I suppose you've already guessed that the secret ingredient is the lemon zest. Not a big surprise there, but it makes the eggs taste as bright and sunny as they look!
It’s recipes like this that make me long for summer again! Thankfully kale grows in the winter, and I have plenty of tomatoes stored in my pantry that refuse to ripen. 
But still… something feels out of place when the sun isn’t streaming in the kitchen window.

I love my bright green kitchen

I have so many pictures of food, I don’t even know what to do with them. A friend suggested a food blog. While I know it’s going to be challenging to always be entertaining and educating and “fresh”, I am certainly looking forward to this!

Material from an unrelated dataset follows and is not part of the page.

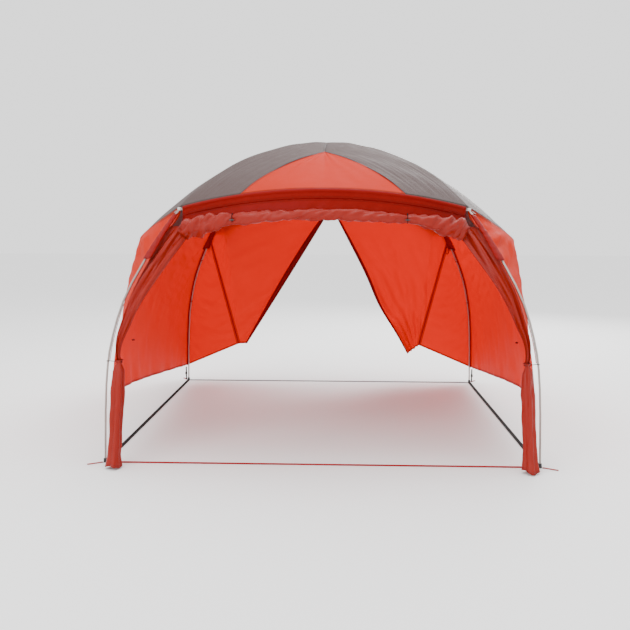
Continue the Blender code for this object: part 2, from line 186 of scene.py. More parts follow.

I love to cook in my bright green kitchen, I love to eat more dinner for dessert, and I love trying new things! Entertaining and meal planning are some of my favorite past times. With this blog I hope to inspire you to try new things too, as well as go over a few kitchen basics that I myself have only recently learned! Sometimes you don’t need a recipe! Sometimes a trick here or there can really save your dinner!